Click here to see a map of the route undertaken

From Capel Curig, I walked along the A5 to just beyond Bron Heulog. I then followed the Right of Way path heading towards the Llyn Cowlyd reservoir.

Start of path (just beyond Bron Heulog):


After a few hundred metres, I arrived at the Tal-y-waun farm and bunkhouse. A good number of free-roaming sheep, cattle and horses here.

Tal-y-waun farm and bunkhouse:

Looking towards Creigiau Gleision:

Looking towards Pen Llithrig y Wrach:

The ascent of Pen Llithrig y Wrach was pleasant – a nice easy grassy hill.
Pen Llithrig y Wrach is a Hewitt, Marilyn and HuMP. At 799m, it is the equivalent to a Scottish Corbett.

Ascent of Pen Llithrig y Wrach:

During the ascent it was nice to get a view across to Tryfan. I had hoped to ascend Tryfan this trip, however, the forecast isn't looking great for Tryfan – as it was really blowing a hoolie today and the high winds looks set to continue over the weekend.

Looking across to Tryfan:

Looking back from Pen Llithrig y Wrach:

On reaching the summit of Pen Llithrig y Wrach, I decided to change my walking plan. It had been my intention to ascend Pen Llithrig y Wrach in the morning and then ascend Moel Siabod in the afternoon. However, Moel Siabod had been in clag all morning and nearby Creigiau Gleision was clear so I opted to stay this side of the A5.

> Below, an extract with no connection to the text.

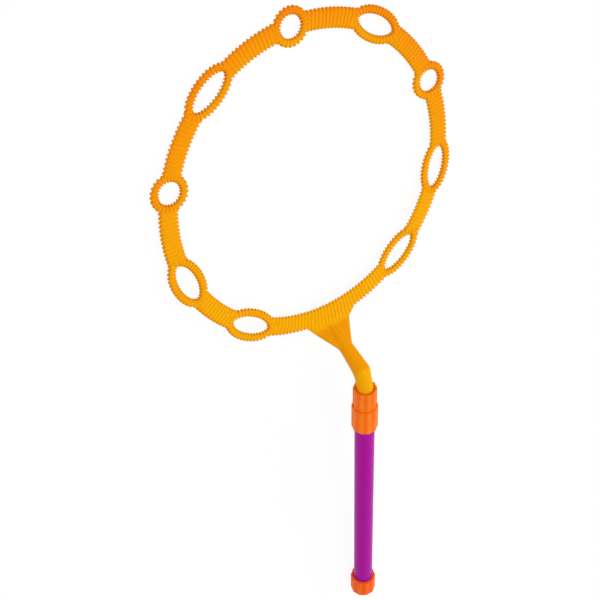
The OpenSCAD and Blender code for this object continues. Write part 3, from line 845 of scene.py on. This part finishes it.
# ---------------------------------------------------------------- The end cap
# A fluted cap is pushed over the tube's lower end, and a ring inside it plugs the bore. Its
# outer face shows the small dimple of the mould's gate.
cap_radius = 11.6
cap_h = 18.7
cap_foot_edge = 0.8
cap_rim_edge = 0.45
gate_depth = 0.28
plug_radius = 7.77
plug_bore = 5.97
plug_h = 8.0
plug_chamfer = 0.3
axis_gap = 0.02
plug_top = cap_floor + plug_h
cap_profile = (
    [(axis_gap, gate_depth, 0), (0.9, gate_depth, 0), (1.3, 0.2, 0), (1.5, 0.0, 0),
     (1.9, 0.0, 0), (8.6, 0.0, 0), (9.6, 0.0, 1)]
    + round_edge(cap_radius - cap_foot_edge, cap_foot_edge, cap_foot_edge, -90, 0)
    + [(cap_radius, 2.0, 1), (cap_radius, cap_h / 2, 1), (cap_radius, cap_h - 1.4, 1)]
    + round_edge(cap_radius - cap_rim_edge, cap_h - cap_rim_edge, cap_rim_edge, 0, 90)
    + [(rim_radius, cap_h, 0), (socket_radius + 0.15, cap_h, 0),
       (socket_radius, cap_h - 0.15, 0), (socket_radius, cap_h - 0.6, 0),
       (socket_radius, cap_floor, 0), (plug_radius, cap_floor, 0),
       (plug_radius, plug_top - plug_chamfer, 0), (plug_radius - plug_chamfer, plug_top, 0),
       (plug_bore, plug_top, 0), (plug_bore, cap_floor, 0), (axis_gap, cap_floor, 0)])
grid, rubbed, groove = fluted(cap_profile, cap_radius, flute_depth, flutes)
cap = skin("fluted_cap", [(along_handle(grid), True)], rubbed=[rubbed], wall=[groove])
cap_plastic = moulded_plastic(
    "cap_plastic", colour=(0.88, 0.115, 0.002), deep=(0.80, 0.085, 0.002),
    shade_colour=(0.74, 0.07, 0.002), pale=(0.96, 0.18, 0.02), polish=0.4, flow_scale=60.0,
    rubbed=1.5, specular=0.06)
cap.data.materials.append(cap_plastic)
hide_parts("end_cap")
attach(cap, "handle")

# ---------------------------------------------------------------- Floor, light and camera
# A white sweep, a large soft lamp overhead, a smaller one on the right for the tube's flank,
# and a white surround, a little dimmer on the left. The camera looks down across the hoop as
# in the photograph.
floor_reach = 30.0
floor_white_share = 0.93
floor_mesh = bpy.data.meshes.new("floor")
corners = [(-1.0, -1.0), (1.0, -1.0), (1.0, 1.0), (-1.0, 1.0)]
corners = [(x * floor_reach, y * floor_reach, 0.0) for x, y in corners]
floor_mesh.from_pydata(corners, [], [(0, 1, 2, 3)])
floor = bpy.data.objects.new("floor", floor_mesh)
bpy.context.scene.collection.objects.link(floor)
floor_paper, tree, shader = new_material("floor_paper")
tree.nodes.remove(shader)
output = tree.nodes["Material Output"]
paper = add_node(tree, "ShaderNodeBsdfDiffuse", {"Color": (0.9, 0.9, 0.9, 1.0)})
glow_and_far_shade = add_node(tree, "ShaderNodeEmission", {"Color": (1.0, 1.0, 1.0, 1.0), "Strength": 1.0})
path = add_node(tree, "ShaderNodeLightPath")
seen = add_node(tree, "ShaderNodeMath", operation="ADD")
seen_all = add_node(tree, "ShaderNodeMath", operation="ADD")
share = add_node(tree, "ShaderNodeMath", {1: floor_white_share}, operation="MULTIPLY")
blend = add_node(tree, "ShaderNodeMixShader")
join(tree,
     (path.outputs["Is Camera Ray"], seen.inputs[0]),
     (path.outputs["Is Glossy Ray"], seen.inputs[1]),
     (seen.outputs["Value"], seen_all.inputs[0]),
     (path.outputs["Is Transmission Ray"], seen_all.inputs[1]),
     (seen_all.outputs["Value"], share.inputs[0]), (share.outputs["Value"], blend.inputs["Fac"]),
     (paper.outputs["BSDF"], blend.inputs[1]), (glow_and_far_shade.outputs["Emission"], blend.inputs[2]),
     (blend.outputs["Shader"], output.inputs["Surface"]))
floor_mesh.materials.append(floor_paper)

world = bpy.data.worlds.new("surround")
world.use_nodes = True
tree = world.node_tree
sky = tree.nodes["Background"]
sky.inputs["Color"].default_value = (1.0, 1.0, 1.0, 1.0)
towards = add_node(tree, "ShaderNodeTexCoord")
bright_side = add_node(tree, "ShaderNodeVectorMath", {1: Vector((1.0, 0.0, 0.2)).normalized()},
                       operation="DOT_PRODUCT")
level = add_node(tree, "ShaderNodeMapRange", {"From Min": -0.7, "From Max": 0.8,
                                              "To Min": 0.68, "To Max": 0.96})
join(tree,
     (towards.outputs["Generated"], bright_side.inputs[0]),
     (bright_side.outputs["Value"], level.inputs["Value"]),
     (level.outputs["Result"], sky.inputs["Strength"]))
bpy.context.scene.world = world


def soft_lamp(name, place, aim, size, power):
    """A square area lamp at a place, turned to face a point."""
    lamp = bpy.data.lights.new(name, "AREA")
    lamp.shape = "SQUARE"
    lamp.size = size
    lamp.energy = power
    holder = bpy.data.objects.new(name, lamp)
    bpy.context.scene.collection.objects.link(holder)
    holder.location = place
    holder.rotation_euler = (Vector(aim) - Vector(place)).to_track_quat("-Z", "Y").to_euler()


soft_lamp("overhead_lamp", (0.1, 0.35, 1.8), (0.0, 0.0, 0.0), size=1.0, power=11.0)
soft_lamp("side_lamp", (1.2, -0.3, 0.7), (0.0, -0.15, 0.03), size=0.5, power=3.0)

# The camera's place, in hoop radii from the hoop's middle, and its right and down directions,
# all in the hoop's own axes, as they were fitted to the photograph.
camera_place = Vector((-3.6665, 3.9811, 6.0564))
right = Vector((0.81634, -0.12375, 0.56416)).normalized()
down = Vector((-0.40788, -0.81509, 0.41141))
down = (down - right * down.dot(right)).normalized()
back = -right.cross(down)
turn = Matrix((right, -down, back)).transposed().to_4x4()
tilt = Matrix.Rotation(hoop_tilt, 4, "X")
lens = bpy.data.cameras.new("camera")
lens.lens = 79.26
lens.sensor_width = 36.0
lens.clip_end = 50.0
camera = bpy.data.objects.new("camera", lens)
bpy.context.scene.collection.objects.link(camera)
place = Matrix.Translation(camera_place * hoop_radius * 0.001)
camera.matrix_world = Matrix.Translation(hoop_centre) @ tilt @ place @ turn
bpy.context.scene.camera = camera
bpy.context.scene.view_settings.view_transform = "Standard"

Looking towards Conwy from summit of Pen Llithrig y Wrach:

Conwy (zoomed):

Llyn Cowlyd reservoir and Creigiau Gleision from summit of Pen Llithrig y Wrach:

I had a couple of options for ascending Creigiau Gleision – 1) return the way I came and ascend Creigiau Gleision from the South end of Llyn Cowlyd reservoir or 2) continue the traverse of Pen Llithrig y Wrach and ascend Creigiau Gleision from the North end of the Llyn Cowlyd reservoir. I opted for the slightly longer option 2).

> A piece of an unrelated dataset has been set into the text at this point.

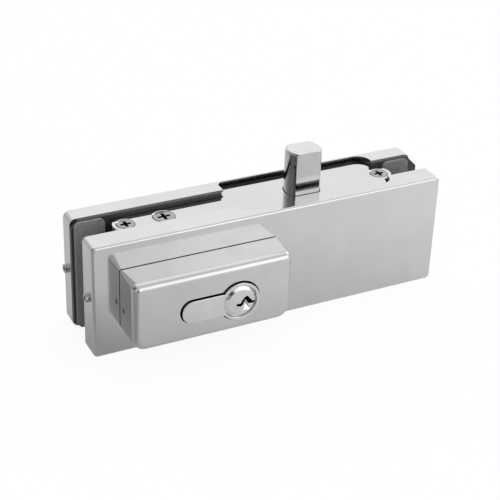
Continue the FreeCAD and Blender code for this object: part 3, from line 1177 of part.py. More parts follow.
NODES = (
    front_cover, rear_cover, front_screws, rear_screws, lock_body, case_back, case_back_screws,
    case_lid, lid_end_screws, cylinder_fixing_screw, rear_clamp_plate, front_gasket, rear_gasket,
    clamp_screws, lock_cap, cap_grub_screws, cap_base, cap_frame_screws, cylinder_housing,
    cylinder_plug, key_pins, driver_pins, tumbler_springs, cam_gear, plug_clip, transfer_gear,
    gear_axle, bolt, bolt_rack, rack_rivets, bolt_guide,
)

doc.recompute()
for item in doc.Objects:
    if "Invalid" in item.State or "Error" in item.State:
        raise RuntimeError(f"{item.Name} did not compute: {item.State}")
for node in NODES:
    node.Label = node.Name
    if node.Shape.isNull() or not node.Shape.isValid():
        raise RuntimeError(f"{node.Label} has no valid shape")

os.makedirs("parts", exist_ok=True)
for node in NODES:
    node.Shape.exportStep(f"parts/{node.Label}.step")
    print(f"{node.Label}: {len(node.Shape.Solids)} solids, {node.Shape.Volume:.1f} mm3")
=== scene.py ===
"""Floor lock patch fitting for a glass door: the visual model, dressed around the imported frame.

Every length is in metres and every piece lies in the CAD model's own frame: X along the fitting
with the cylinder towards -X, -Y towards the keyed front and +Z the way the bolt is thrown.
"""

from __future__ import annotations

import json
import logging
import math
from abc import ABC, abstractmethod
from collections.abc import Callable
from dataclasses import dataclass, field
from enum import Enum
from typing import Any

import bmesh
import bpy
from bmesh.types import BMEdge, BMesh, BMVert
from bpy.types import ID, Material, MeshPolygon, Node, NodeSocket, Object, World
from mathutils import Matrix, Vector

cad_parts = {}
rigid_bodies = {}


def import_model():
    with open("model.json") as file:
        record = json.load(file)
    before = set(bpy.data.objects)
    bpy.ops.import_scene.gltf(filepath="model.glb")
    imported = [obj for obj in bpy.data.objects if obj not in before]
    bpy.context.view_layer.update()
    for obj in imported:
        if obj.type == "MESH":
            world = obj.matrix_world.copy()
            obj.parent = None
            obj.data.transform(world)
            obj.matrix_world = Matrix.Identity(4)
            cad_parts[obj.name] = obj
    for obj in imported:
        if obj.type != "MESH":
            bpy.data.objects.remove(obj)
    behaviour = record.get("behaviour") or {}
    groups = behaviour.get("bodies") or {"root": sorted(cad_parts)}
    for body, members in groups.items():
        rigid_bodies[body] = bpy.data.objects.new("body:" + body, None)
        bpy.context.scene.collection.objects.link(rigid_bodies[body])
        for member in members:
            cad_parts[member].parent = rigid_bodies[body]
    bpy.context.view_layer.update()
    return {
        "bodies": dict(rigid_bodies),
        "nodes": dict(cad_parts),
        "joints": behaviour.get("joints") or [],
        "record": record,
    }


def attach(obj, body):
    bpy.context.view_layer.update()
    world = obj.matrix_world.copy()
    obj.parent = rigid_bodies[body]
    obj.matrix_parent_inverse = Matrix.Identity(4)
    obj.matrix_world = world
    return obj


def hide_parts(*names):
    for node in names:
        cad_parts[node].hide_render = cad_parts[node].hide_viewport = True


MM = 0.001
LOG = logging.getLogger("floor_lock")
Triple = tuple[float, float, float]

# The Mix node keeps its colours in these sockets.
MIX_FIRST, MIX_SECOND, MIX_RESULT = 6, 7, 2


# Shader nodes


@dataclass(frozen=True)
class Edge:
    """A soft threshold.

    Attributes:
        at: The value at which a mask is a half.
        fade: How far its rise reaches on each side.
    """

    at: float
    fade: float


@dataclass(frozen=True)
class Cloud:
    """Cloudy noise.

    Attributes:
        scale: How many of its lumps lie in a metre, as one number or one for each axis.
        detail: How many finer layers it has.
        rough: How strong these are.
        warp: How much it is twisted.
    """

    scale: float | Triple
    detail: float = 3.0
    rough: float = 0.5
    warp: float = 0.0


@dataclass(frozen=True)
class Wire:
    """A float socket that arithmetic can be written on.

    Attributes:
        net: The node net that new Math nodes go into.
        socket: The output socket that carries the value.
    """

    net: Net
    socket: NodeSocket

    def _math(self, operation: str, *values: Wire | float) -> Wire:
        """The result of a new Math node, whose inputs are given in order."""
        node = self.net.node("ShaderNodeMath", {"operation": operation}, dict(enumerate(values)))
        return Wire(self.net, node.outputs[0])

    def __add__(self, other: Wire | float) -> Wire:
        """The sum."""
        return self._math("ADD", self, other)

    def __sub__(self, other: Wire | float) -> Wire:
        """The difference."""
        return self._math("SUBTRACT", self, other)

    def __rsub__(self, other: float) -> Wire:
        """The difference, from the right."""
        return self._math("SUBTRACT", other, self)

    def __mul__(self, other: Wire | float) -> Wire:
        """The product."""
        return self._math("MULTIPLY", self, other)

    def over(self, edge: Edge) -> Wire:
        """Rises smoothly from 0 to 1 round a value.

        Args:
            edge: The value and how far the rise reaches.

        Returns:
            The mask.
        """
        node = self.net.node("ShaderNodeMapRange", {"interpolation_type": "SMOOTHSTEP"}, {
            "Value": self, "From Min": edge.at - edge.fade, "From Max": edge.at + edge.fade})
        return Wire(self.net, node.outputs[0])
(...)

Llyn Eigiau reservoir and Llyn Cowlyd reservoir on descent from Pen Llithrig y Wrach:

Heading for the dam at the end of Llyn Cowlyd reservoir:

Looking back to Pen Llithrig y Wrach:

Descent towards reservoir:

Looking back at descent from Pen Llithrig y Wrach:

On reaching the dam, I walked round the top of it next to a wall.

Creigiau Gleision from dam:

Water supply pipe:

Llyn Cowlyd reservoir:

Pen Llithrig y Wrach from dam:

At the far end of the dam, I noticed a sign warning of potential flash floods. I followed a path for most of the ascent of Creigiau Gleision.

Ascent of Creigiau Gleision:

It didn't take long to reach the North Top of Creigiau Gleision. The North Top of Creigiau Gleision is a Hewitt.

Approaching the North Top of Creigiau Gleision:

Misty view from North Top of Creigiau Gleision:

From the North Top, I made my way across to the main summit, passing a band of quartz en-route.

Band of quartzite between North top and summit:

Approaching the summit of Creigiau Gleision:

No views from the summit of Creigiau Gleision – thick clag and gale-force winds.
Creigiau Gleision is a Hewitt, Marilyn and HuMP. At 678m, Creigiau Gleision is the equivalent of a Scottish Graham.

Summit of Creigiau Gleision:

From the summit, I chose to descend towards the Southern end of the Llyn Cowlyd reservoir and then follow the path back out towards Tal-y-waun farm.

Llyn Cowlyd reservoir from the end opposite the dam:

On reaching the A5, I walked back to Capel Curig from where I caught the Snowdon Sherpa bus back to Swallow Falls.